Il diniego è quindi fondato, per questo aspetto, sulla impossibilità di riconoscere al fatto, così come accertato, quel minimo disvalore cui la legge ancora il giudizio di particolare tenuità.

A fronte di tali argomentazioni il ricorrente si è limitato a riportare taluni contributi testimoniali, di cui sollecita un non consentito esame in punto di attendibilità, allo scopo di sottolineare la concorrente colpa di chi aveva in custodia il minore.

La sentenza impugnata, del resto, si colloca motivatamente nell'alveo del dictum delle Sezioni Unite di questa Corte secondo cui il giudizio sulla tenuità richiede una valutazione complessa e congiunta di tutte le peculiarità della fattispecie concreta, che tenga conto, ai sensi dell'art. 133, comma 1, cod. pen., delle modalità della condotta, del grado di colpevolezza da esse desumibile e dell'entità del danno o del pericolo (Sez. Un. n. 13681 del 25/2/2016, Tushaj, Rv. 266590); non è necessaria, tuttavia, la disamina di tutti gli elementi di valutazione previsti dal predetto art. 133, essendo sufficiente, come accaduto nella specie, l'indicazione di quelli ritenuti rilevanti (così Sez. 7, n. 10481 del 19/01/2022, Deplano, Rv. 283044 - 01; conf.
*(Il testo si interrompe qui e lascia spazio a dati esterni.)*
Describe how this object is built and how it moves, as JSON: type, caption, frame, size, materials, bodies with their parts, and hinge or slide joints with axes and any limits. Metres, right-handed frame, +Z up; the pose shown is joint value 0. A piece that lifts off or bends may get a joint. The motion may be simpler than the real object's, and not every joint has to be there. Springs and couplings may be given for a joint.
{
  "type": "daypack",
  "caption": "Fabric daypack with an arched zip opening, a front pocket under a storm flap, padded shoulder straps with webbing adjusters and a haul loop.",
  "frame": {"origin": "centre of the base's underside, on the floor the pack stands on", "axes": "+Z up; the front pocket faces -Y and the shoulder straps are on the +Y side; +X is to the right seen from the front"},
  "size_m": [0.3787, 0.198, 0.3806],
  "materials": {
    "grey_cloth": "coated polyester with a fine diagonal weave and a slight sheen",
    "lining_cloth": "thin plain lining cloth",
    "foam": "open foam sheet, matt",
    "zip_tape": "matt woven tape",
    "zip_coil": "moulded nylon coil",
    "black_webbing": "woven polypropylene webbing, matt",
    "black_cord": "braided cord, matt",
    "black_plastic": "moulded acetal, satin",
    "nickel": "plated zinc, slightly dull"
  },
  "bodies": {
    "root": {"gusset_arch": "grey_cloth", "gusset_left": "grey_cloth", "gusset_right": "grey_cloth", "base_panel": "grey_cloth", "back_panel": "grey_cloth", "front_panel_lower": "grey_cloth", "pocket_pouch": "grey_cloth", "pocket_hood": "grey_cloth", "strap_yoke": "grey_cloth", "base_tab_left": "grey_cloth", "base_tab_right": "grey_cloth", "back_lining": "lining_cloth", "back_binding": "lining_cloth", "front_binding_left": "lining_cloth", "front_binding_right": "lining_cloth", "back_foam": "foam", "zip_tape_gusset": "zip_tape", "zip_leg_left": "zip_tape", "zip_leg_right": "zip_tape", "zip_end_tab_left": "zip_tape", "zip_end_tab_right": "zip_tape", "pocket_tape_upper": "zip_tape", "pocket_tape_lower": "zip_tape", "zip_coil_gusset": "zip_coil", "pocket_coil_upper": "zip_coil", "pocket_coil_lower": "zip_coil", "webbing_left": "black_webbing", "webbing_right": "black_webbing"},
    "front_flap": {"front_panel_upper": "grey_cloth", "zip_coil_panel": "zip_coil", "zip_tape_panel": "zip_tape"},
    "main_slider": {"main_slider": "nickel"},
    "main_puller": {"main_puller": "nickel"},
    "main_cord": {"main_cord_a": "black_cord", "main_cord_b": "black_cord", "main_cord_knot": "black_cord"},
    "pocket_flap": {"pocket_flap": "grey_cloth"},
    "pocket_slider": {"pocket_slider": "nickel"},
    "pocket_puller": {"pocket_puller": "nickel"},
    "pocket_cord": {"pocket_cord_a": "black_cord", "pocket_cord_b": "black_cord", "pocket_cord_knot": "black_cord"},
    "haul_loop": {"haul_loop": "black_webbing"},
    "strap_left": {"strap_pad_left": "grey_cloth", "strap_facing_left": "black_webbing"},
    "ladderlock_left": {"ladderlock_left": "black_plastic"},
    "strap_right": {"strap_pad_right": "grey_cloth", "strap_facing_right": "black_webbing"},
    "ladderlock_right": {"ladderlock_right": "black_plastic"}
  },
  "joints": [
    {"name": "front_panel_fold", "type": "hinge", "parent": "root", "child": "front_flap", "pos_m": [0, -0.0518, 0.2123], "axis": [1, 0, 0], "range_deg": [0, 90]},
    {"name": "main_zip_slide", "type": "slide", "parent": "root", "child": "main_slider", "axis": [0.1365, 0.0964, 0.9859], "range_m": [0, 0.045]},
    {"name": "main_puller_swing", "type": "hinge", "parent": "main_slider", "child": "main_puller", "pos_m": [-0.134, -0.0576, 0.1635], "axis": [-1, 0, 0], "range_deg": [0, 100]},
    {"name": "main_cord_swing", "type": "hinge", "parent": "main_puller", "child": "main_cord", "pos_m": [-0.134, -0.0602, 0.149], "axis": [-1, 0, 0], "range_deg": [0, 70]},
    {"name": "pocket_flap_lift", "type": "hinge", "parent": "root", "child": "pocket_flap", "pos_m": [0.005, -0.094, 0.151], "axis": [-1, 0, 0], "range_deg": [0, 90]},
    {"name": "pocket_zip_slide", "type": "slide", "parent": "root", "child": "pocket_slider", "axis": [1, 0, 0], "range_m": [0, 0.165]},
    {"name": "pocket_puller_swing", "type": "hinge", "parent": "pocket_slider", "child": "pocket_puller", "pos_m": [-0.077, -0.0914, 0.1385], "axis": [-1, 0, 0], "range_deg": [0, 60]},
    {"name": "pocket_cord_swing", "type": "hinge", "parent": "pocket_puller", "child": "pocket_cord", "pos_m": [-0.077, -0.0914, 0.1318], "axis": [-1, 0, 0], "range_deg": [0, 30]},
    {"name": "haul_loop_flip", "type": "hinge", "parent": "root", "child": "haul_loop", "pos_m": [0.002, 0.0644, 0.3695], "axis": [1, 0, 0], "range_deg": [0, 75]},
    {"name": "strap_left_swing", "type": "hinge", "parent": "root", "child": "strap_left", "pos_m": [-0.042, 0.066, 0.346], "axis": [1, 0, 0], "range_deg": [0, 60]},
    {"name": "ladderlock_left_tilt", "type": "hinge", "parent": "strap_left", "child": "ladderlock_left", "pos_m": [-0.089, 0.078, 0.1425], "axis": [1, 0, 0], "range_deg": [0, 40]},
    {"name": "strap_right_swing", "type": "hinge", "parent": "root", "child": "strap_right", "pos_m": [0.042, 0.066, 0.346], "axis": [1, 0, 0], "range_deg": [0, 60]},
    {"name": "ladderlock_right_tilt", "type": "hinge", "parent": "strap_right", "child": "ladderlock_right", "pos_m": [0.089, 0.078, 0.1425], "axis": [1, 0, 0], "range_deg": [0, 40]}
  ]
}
Sez. 6, n. 55107 del 08/11/2018, Milone, Rv. 274647 - 01).

2.5. Solo nelle conclusioni del ricorso vi è uno stringato riferimento alla ritenuta violazione dell'art. 521 cod. proc. pen., già eccepita con l'atto di appello ma motivatamente disattesa dalla Corte territoriale (pp. 6 e 7 sentenza impugnata).

Anche in questo motivo, in quanto del tutto aspecifico, è inammissibile.
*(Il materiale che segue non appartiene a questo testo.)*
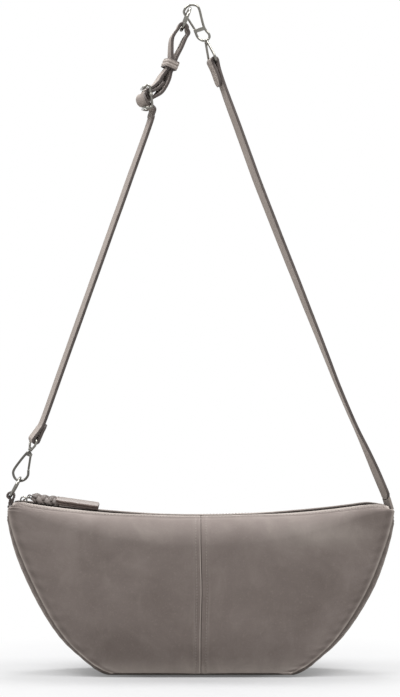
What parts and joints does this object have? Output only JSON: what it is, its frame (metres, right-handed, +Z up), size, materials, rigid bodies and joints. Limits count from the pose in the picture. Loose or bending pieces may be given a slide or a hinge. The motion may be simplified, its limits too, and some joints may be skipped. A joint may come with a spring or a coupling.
{
  "type": "shoulder bag",
  "caption": "Half-moon soft leather shoulder bag with a zipped top and a long strap held by metal clips and rings.",
  "frame": {"origin": "middle of the bag's flat base", "axes": "+X to the right seen from the front, +Y to the back, +Z up along the strap; the front faces -Y"},
  "size_m": [0.388, 0.091, 0.6695],
  "materials": {
    "nubuck": "matt brushed nap",
    "dark_leather": "satin",
    "polished_metal": "polished",
    "zip_cloth": "woven tape",
    "lining_cloth": "plain weave"
  },
  "bodies": {
    "bag": {"front_panel_left": "nubuck", "front_panel_right": "nubuck", "back_panel": "nubuck", "gusset": "nubuck", "lining": "lining_cloth", "inner_pocket": "lining_cloth", "end_cap_left": "dark_leather", "end_cap_right": "dark_leather", "ring_tab": "dark_leather", "strap_anchor": "nubuck"},
    "zip_front": {"zip_tape_front": "zip_cloth", "zip_coil_front": "polished_metal"},
    "zip_back": {"zip_tape_back": "zip_cloth", "zip_coil_back": "polished_metal"},
    "slider": {"zip_slider": "polished_metal"},
    "puller": {"zip_puller": "polished_metal"},
    "pull": {"leather_pull": "dark_leather"},
    "corner_ring": {"bag_ring": "polished_metal"},
    "strap": {"strap_left": "nubuck", "strap_right": "nubuck", "buckle_frame": "polished_metal", "lower_clip_eye": "polished_metal", "upper_clip_eye": "polished_metal"},
    "lower_clip": {"lower_clip_frame": "polished_metal", "lower_clip_pin": "polished_metal"},
    "lower_gate": {"lower_clip_gate": "polished_metal"},
    "upper_clip": {"upper_clip_frame": "polished_metal", "upper_clip_pin": "polished_metal"},
    "upper_gate": {"upper_clip_gate": "polished_metal"},
    "top_ring": {"strap_ring": "polished_metal"},
    "keeper": {"strap_keeper": "nubuck"}
  },
  "joints": [
    {"name": "zip_run", "type": "hinge", "parent": "bag", "child": "slider", "pos_m": [0, 0, 1.307], "axis": [0, -1, 0], "range_deg": [0, 13.14]},
    {"name": "zip_front_slide", "type": "slide", "parent": "bag", "child": "zip_front", "axis": [0, -1, 0], "range_m": [0, 0.0072]},
    {"name": "zip_back_slide", "type": "slide", "parent": "bag", "child": "zip_back", "axis": [0, 1, 0], "range_m": [0, 0.0072]},
    {"name": "puller_lift", "type": "hinge", "parent": "slider", "child": "puller", "pos_m": [-0.17473, 0, 0.17217], "axis": [0, -1, 0], "range_deg": [0, 25]},
    {"name": "pull_lift", "type": "hinge", "parent": "puller", "child": "pull", "pos_m": [-0.16901, 0, 0.17547], "axis": [0, -1, 0], "range_deg": [0, 40]},
    {"name": "ring_swing", "type": "hinge", "parent": "bag", "child": "corner_ring", "pos_m": [-0.1878, 0, 0.17584], "axis": [0, 1, 0], "range_deg": [-8, 0.5]},
    {"name": "strap_swing", "type": "hinge", "parent": "bag", "child": "strap", "pos_m": [0.186, 0, 0.17994], "axis": [0.9995, 0, -0.0305], "range_deg": [-70, 70]},
    {"name": "lower_clip_swivel", "type": "hinge", "parent": "strap", "child": "lower_clip", "pos_m": [-0.16909, 0, 0.21972], "axis": [0.36, 0, 0.933], "range_deg": [-8, 8]},
    {"name": "lower_gate_open", "type": "hinge", "parent": "lower_clip", "child": "lower_gate", "pos_m": [-0.16789, 0, 0.21632], "axis": [0, 1, 0], "range_deg": [0, 22], "stiffness_Nm_per_rad": 0.002, "springref_deg": -11.46},
    {"name": "upper_clip_swivel", "type": "hinge", "parent": "strap", "child": "upper_clip", "pos_m": [0.00741, 0.00718, 0.63249], "axis": [0.3173, 0, -0.9483], "range_deg": [-20, 20]},
    {"name": "upper_gate_open", "type": "hinge", "parent": "upper_clip", "child": "upper_gate", "pos_m": [-0.00309, 0.00718, 0.6424], "axis": [0, 1, 0], "range_deg": [0, 22], "stiffness_Nm_per_rad": 0.002, "springref_deg": -11.46},
    {"name": "top_ring_swing", "type": "hinge", "parent": "strap", "child": "top_ring", "pos_m": [-0.01726, 0.00559, 0.6423], "axis": [-0.138, 0.9903, -0.0179], "range_deg": [-0.4, 8]},
    {"name": "keeper_slide", "type": "slide", "parent": "strap", "child": "keeper", "axis": [0.3795, 0.0696, 0.9226], "range_m": [-0.0015, 0.0015]}
  ],
  "couplings": [
    {"joint": "zip_front_slide", "follows": "zip_run", "m_per_rad": 0.031355},
    {"joint": "zip_back_slide", "follows": "zip_run", "m_per_rad": 0.031355}
  ]
}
2. Il ricorso va pertanto rigettato.

3. In caso di diffusione del presente provvedimento omettere le generalità e gli altri dati identificativi, a norma dell'art. 52 D.Lgs. 30 giugno 2003, n. 196, in quanto imposto dalla legge.

 

P.Q.M.


Rigetta il ricorso e condanna il ricorrente al pagamento delle spese processuali.

Così deciso in Roma, 17 settembre 2024.

Depositato in Cancelleria il 29 ottobre 2024.